Task
Report, word for word, every line of the material that contains "Write".

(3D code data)

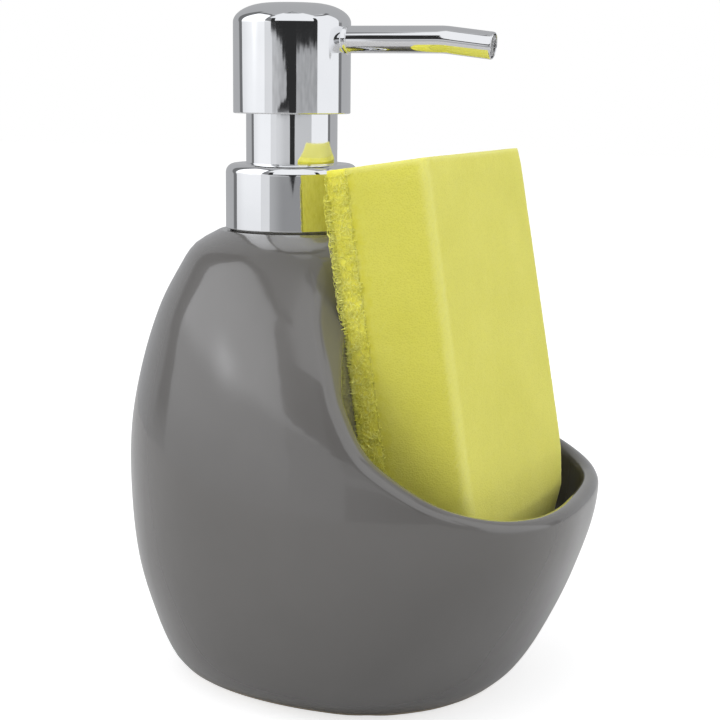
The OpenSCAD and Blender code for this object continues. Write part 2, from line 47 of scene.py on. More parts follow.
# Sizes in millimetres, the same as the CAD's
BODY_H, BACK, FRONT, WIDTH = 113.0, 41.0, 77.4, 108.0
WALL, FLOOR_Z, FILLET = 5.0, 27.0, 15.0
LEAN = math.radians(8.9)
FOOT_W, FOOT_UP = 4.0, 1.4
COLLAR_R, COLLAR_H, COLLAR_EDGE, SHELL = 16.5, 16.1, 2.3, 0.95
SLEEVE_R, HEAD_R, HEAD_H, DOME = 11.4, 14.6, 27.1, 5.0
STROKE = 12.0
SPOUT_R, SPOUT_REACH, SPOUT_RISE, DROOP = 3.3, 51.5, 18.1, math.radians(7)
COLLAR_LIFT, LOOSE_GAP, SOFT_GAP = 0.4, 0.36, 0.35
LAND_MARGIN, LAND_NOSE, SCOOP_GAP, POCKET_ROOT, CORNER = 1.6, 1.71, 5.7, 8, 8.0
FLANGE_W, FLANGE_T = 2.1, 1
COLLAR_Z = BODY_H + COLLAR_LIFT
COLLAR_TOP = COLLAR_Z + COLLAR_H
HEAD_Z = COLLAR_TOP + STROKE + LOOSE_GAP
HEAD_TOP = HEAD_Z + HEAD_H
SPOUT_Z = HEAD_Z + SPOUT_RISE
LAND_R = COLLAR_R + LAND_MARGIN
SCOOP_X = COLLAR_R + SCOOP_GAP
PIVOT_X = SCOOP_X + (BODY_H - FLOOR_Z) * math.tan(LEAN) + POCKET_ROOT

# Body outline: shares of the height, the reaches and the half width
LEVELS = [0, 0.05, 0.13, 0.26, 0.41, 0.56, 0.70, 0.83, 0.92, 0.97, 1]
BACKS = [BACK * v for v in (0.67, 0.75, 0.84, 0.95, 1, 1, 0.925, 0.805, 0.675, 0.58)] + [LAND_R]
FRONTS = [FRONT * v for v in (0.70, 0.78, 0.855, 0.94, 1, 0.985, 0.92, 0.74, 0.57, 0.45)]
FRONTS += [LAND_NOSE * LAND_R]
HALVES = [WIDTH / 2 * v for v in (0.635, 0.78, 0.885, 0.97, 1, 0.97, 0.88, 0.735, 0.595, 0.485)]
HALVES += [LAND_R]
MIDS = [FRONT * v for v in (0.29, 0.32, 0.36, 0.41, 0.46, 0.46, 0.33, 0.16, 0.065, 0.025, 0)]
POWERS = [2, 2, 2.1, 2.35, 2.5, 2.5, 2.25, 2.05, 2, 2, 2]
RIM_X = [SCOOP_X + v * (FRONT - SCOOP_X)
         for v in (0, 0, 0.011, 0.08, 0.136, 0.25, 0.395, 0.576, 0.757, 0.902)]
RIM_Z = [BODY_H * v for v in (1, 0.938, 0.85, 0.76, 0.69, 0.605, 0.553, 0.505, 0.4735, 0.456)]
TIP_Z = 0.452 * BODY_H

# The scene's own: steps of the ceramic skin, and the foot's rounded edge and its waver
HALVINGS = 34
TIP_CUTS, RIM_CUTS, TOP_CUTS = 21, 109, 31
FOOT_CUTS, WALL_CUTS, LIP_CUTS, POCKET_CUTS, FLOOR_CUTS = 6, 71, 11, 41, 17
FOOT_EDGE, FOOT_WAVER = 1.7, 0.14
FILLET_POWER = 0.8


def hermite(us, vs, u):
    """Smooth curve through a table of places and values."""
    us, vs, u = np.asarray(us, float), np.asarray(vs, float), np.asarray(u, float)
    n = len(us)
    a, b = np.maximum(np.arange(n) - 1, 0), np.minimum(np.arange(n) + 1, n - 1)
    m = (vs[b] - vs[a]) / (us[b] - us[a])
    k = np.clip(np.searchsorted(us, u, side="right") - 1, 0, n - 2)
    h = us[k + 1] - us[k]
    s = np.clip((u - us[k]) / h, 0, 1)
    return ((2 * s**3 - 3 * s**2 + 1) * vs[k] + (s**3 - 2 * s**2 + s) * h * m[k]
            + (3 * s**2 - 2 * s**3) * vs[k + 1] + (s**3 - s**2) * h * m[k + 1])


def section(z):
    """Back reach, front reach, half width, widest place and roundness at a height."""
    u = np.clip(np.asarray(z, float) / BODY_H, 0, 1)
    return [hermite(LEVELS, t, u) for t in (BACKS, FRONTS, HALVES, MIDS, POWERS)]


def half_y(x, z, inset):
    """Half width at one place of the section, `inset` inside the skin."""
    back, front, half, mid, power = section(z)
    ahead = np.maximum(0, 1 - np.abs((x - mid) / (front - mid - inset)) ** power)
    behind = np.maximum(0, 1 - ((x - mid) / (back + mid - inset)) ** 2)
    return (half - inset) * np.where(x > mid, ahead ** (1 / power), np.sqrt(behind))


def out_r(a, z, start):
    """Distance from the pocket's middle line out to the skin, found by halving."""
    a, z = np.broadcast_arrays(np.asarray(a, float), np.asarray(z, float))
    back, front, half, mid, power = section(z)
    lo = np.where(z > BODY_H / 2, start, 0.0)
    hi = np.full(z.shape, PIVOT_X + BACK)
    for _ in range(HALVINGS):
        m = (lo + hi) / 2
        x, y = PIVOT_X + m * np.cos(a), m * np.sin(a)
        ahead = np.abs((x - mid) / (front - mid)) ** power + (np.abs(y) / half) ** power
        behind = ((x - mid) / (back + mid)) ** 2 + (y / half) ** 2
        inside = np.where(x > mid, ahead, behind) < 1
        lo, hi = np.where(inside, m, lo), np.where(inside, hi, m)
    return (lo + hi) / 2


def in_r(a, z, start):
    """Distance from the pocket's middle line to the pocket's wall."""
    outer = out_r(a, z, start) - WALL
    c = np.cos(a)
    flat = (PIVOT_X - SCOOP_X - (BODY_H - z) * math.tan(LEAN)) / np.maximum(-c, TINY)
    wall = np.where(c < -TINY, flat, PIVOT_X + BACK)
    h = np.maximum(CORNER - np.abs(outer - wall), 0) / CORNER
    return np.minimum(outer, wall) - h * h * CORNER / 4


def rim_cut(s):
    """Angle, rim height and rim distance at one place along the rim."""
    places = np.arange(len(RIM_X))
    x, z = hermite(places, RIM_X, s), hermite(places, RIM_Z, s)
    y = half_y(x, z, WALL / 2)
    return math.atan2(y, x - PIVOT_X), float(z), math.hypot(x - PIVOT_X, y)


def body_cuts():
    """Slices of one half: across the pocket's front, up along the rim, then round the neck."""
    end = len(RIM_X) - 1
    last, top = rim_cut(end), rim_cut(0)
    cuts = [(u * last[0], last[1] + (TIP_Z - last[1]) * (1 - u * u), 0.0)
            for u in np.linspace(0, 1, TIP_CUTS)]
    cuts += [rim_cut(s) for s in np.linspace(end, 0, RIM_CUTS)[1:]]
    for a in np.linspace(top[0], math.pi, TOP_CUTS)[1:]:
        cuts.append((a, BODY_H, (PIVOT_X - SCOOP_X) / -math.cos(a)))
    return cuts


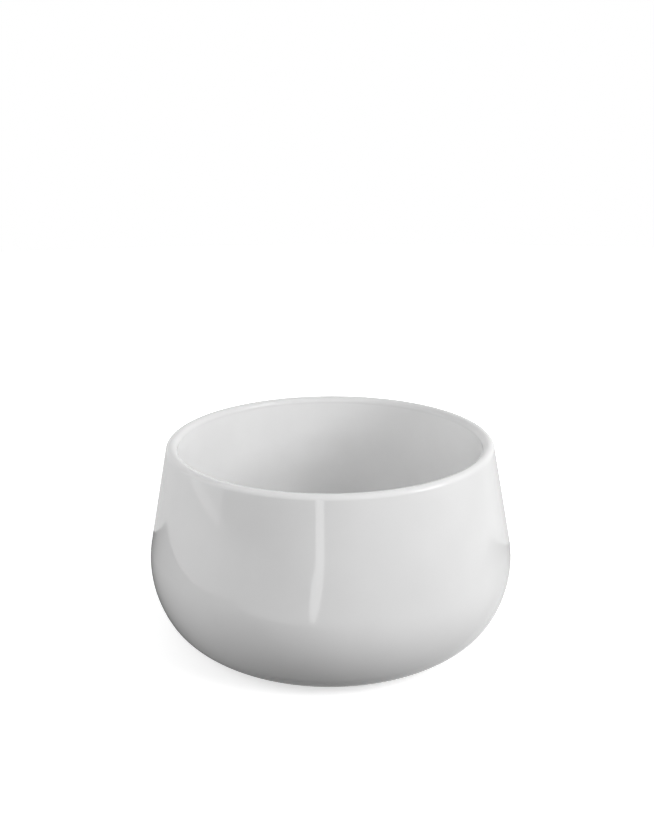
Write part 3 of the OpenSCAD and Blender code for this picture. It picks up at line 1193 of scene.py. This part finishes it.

Complete response
The OpenSCAD and Blender code for this object continues. Write part 2, from line 47 of scene.py on. More parts follow.
Write part 3 of the OpenSCAD and Blender code for this picture. It picks up at line 1193 of scene.py. This part finishes it.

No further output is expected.